Je le dis depuis des années. La télé exige de nos jours des absurdités. Je l'ai souvent dit avec ironie: est-ce qu'on approche du jour où parlera de l'intensité d'un incendie en plantant un(e) journaliste au coeur de celui-ci pour constater, de visu, que c'est spectaculaire ?Dans le même ordre d'idée, POURQUOI faut-il toujours placer la personne qui parle de météo, dehors, dans la tempête, sous la pluie, le cheveux dans la tornade, pourquoi pas en bikini sur la plage ou en train de se bronzer pour être la continuité logique, si la météo le commande ? On est pas cons! On comprend qu'il fait chaud si on ne vit pas en dessous d'une roche. Qu'il neige si on ne vit pas dans une grotte. Qu'il pleut si on ne voit pas madame se faire revirer le parapluie par le vent.
Les journalistes ont la vie dure depuis plus de 2 ans avec la pandémie. Les moins équipés intellectuellement les taxent de véhiculer du faux, ce qui est toujours composante du journalisme, qui, si il est pratiqué responsablement, garde le faux éphémère et se rétracte, réajuste. Comme un gouvernement qui vit une pandémie pour la première fois en 100 ans. On se trompe, on est humain, on fait preuve d'humilité et on corrige.
Mais se tirer dans les conflits de guerre, je peine encore à trouver cela vraiment courageux tout le temps. Si il faut porter un casque et des gilets, pare-balles, ce n'est plus du journalisme prudent. Et je n'ai pas beaucoup d'admiration pour ce genre de témérité. J'ai adoré les reportages de Tara El-Tarasco et Marie-Eve Bédard, mais quand j'ai vu cette dernière se filmer casquée et avec gilet pare-balle, j'ai ri. T'as pas besoin d'être au coeur du feu pour m'en parler. Je peine à avoir beaucoup de respect pour la témérité.
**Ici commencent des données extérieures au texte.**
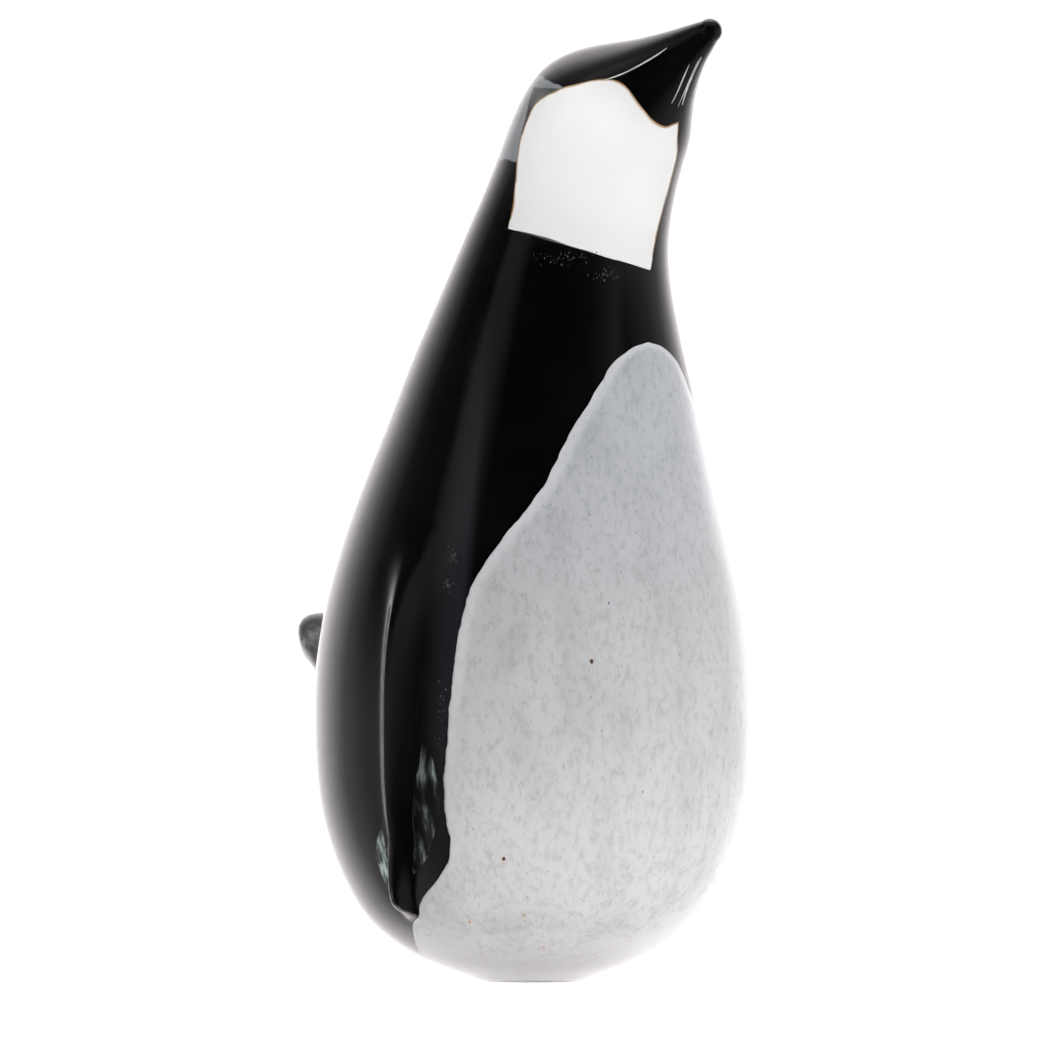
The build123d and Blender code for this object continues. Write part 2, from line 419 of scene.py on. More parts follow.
def ramp(value, stops, interpolation="LINEAR"):
    """Output of a colour ramp over a value, from (place, grey or colour) stops."""
    made = value.id_data.nodes.new("ShaderNodeValToRGB")
    made.color_ramp.interpolation = interpolation
    points = made.color_ramp.elements
    while len(points) < len(stops):
        points.new(0.5)
    for point, (place, colour) in zip(points, stops):
        point.position = place
        point.color = (*([colour] * 3 if isinstance(colour, (int, float)) else colour), 1)
    give(made.inputs[0], value)
    return made.outputs[0]


def cloud(tree, scale, detail=3.0, roughness=0.5, stretch=(1, 1, 1), shift=(0, 0, 0)):
    """Noise over the object's own place, as a value from 0 to 1."""
    place = tree.nodes.new("ShaderNodeTexCoord")
    mapping = tree.nodes.new("ShaderNodeMapping")
    mapping.inputs["Scale"].default_value = stretch
    mapping.inputs["Location"].default_value = shift
    tree.links.new(place.outputs["Object"], mapping.inputs["Vector"])
    made = node(tree, "ShaderNodeTexNoise", Scale=scale, Detail=detail, Roughness=roughness)
    tree.links.new(mapping.outputs["Vector"], made.inputs["Vector"])
    return made.outputs["Fac"]


def place_parts(tree):
    """The object's own place: across, depth and height, in metres."""
    place = tree.nodes.new("ShaderNodeTexCoord")
    split = tree.nodes.new("ShaderNodeSeparateXYZ")
    tree.links.new(place.outputs["Object"], split.inputs[0])
    return split.outputs


def edge_distance(tree):
    """Distance from the colour's edge that is stored on a sheet's points."""
    made = tree.nodes.new("ShaderNodeAttribute")
    made.attribute_name = "edge"
    return made.outputs["Fac"]


def clear_glass(name, tint):
    """Clear glass with the faint waviness of a hand-worked surface."""
    material, tree = new_material(name)
    inputs = tree.nodes["shader"].inputs
    inputs["Base Color"].default_value = (*tint, 1)
    inputs["Roughness"].default_value = 0.0
    inputs["IOR"].default_value = 1.5
    inputs["Transmission Weight"].default_value = 1.0
    bump = node(tree, "ShaderNodeBump", Strength=0.05, Distance=0.001)
    tree.links.new(cloud(tree, 70, 1.0, 0.4, (1, 1, 0.5)), bump.inputs["Height"])
    tree.links.new(bump.outputs["Normal"], inputs["Normal"])
    return material


def coloured_glass(name, dark, light, scale, stretch=(1, 1, 1)):
    """Opaque coloured glass under the casing, drifting between two colours."""
    material, tree = new_material(name)
    drift = cloud(tree, scale, 4.0, 0.55, stretch)
    return without_shine(material, ramp(drift, ((0.32, dark), (0.68, light))))


def smoke(share):
    """The nape's grey, painted shade on the head's white glass, dimmed to a share of itself."""
    return tuple(c * share for c in settings().nape)


def painted_shade_meets_black(name, dark, slope, limit, painted_shade_above=False):
    """The nape's grey painted shade on one side of a slanting, scalloped line and black glass on
    the other.
    """
    material, tree = new_material(name)
    x, y, z = place_parts(tree)
    aside = times(math("ABSOLUTE", x), -cos(QUARTER) / MM)
    across = minus(aside, times(y, sin(QUARTER) / MM))
    line = plus(divided(z, MM), times(across, slope))
    line = plus(line, times(minus(cloud(tree, 260, 2), 0.5), 2.4))
    over = plus(minus(line, limit), 0.5)
    greys = ((0.35, smoke(0.6)), (0.65, smoke(1.0)))
    grey = ramp(cloud(tree, 160, 3, 0.5, (1, 1, 0.5)), greys)
    shares = ((0.35, 0.0), (0.65, 1.0)) if painted_shade_above else ((0.35, 1.0), (0.65, 0.0))
    colour = mixed(ramp(over, shares), (*dark, 1), grey)
    return without_shine(material, colour)


class PenguinGlassSettings(bpy.types.PropertyGroup):
    clear_tint: FloatVectorProperty(
        name="Clear glass", description="Tint of the casing",
        subtype="COLOR", default=(1.0, 1.0, 1.0),
    )
    black: FloatVectorProperty(
        name="Black glass", description="Colour of the mantle",
        subtype="COLOR", default=(0.0006, 0.0006, 0.0008),
    )
    breast: FloatVectorProperty(
        name="Breast", description="Ground colour of the speckled breast",
        subtype="COLOR", default=(0.95, 0.96, 0.975),
    )
    face: FloatVectorProperty(
        name="Face", description="Colour of the face patch",
        subtype="COLOR", default=(0.95, 0.945, 0.94),
    )
    rim: FloatVectorProperty(
        name="Amber rim", description="Line where the face meets the black",
        subtype="COLOR", default=(0.42, 0.25, 0.10),
    )
    # The nape's grey is painted shade on the head's white glass
    nape: FloatVectorProperty(
        name="Nape", description="Smoky grey of the nape",
        subtype="COLOR", default=(0.27, 0.285, 0.30),
    )
    edge_wobble: FloatProperty(
        name="Edge wobble", description="How far a colour's edge wanders",
        default=0.00022, unit="LENGTH",
    )
    speckle: FloatProperty(
        name="Speckle size", description="Width of the breast's flecks",
        default=0.0008, min=0.0002, unit="LENGTH",
    )
    seeds: IntProperty(
        name="Bubbles", description="Number of small bubbles in the glass",
        default=170, min=0,
    )
    floor_width: FloatProperty(
        name="Floor", description="Width of the studio floor",
        default=6.0, unit="LENGTH",
    )


def settings():
    return bpy.context.scene.penguin_glass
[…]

C'est ce qui est arrivé à la journaliste d'Al-Jazeera, Shireen Abu Akleh, une Femme formidable, au mauvais endroit, au mauvais moment.



C'est Israël qui l'a tuée, avant-hier. Alors qu'elle tentait de faire un micro. Trop près du feu de la guerre. Casquée et avec veste pare-balles. Ce qui n'était pas assez. Une balle l'a atteinte mortellement. Je dirais que ça m'a fait moins de peine que mis en colère. Contre elle, pour les raisons évoquées plus haut. Mais aussi contre la profession et ces exigences. Contre Israël et ses abus. Toujours difficiles à digérer. Les excès Palestiniens sont aussi intolérables. Mais viser les pigeons voyageurs ? Tenait-on aussi à prouver par mille que la première victime d'une guerre est toujours la vérité ?


Des funérailles nationales ont eut lieu jeudi. Elle a été enterrée vendredi. Aujourd'hui, on pleure son souvenir.
On pleure l'impuissance palestinienne.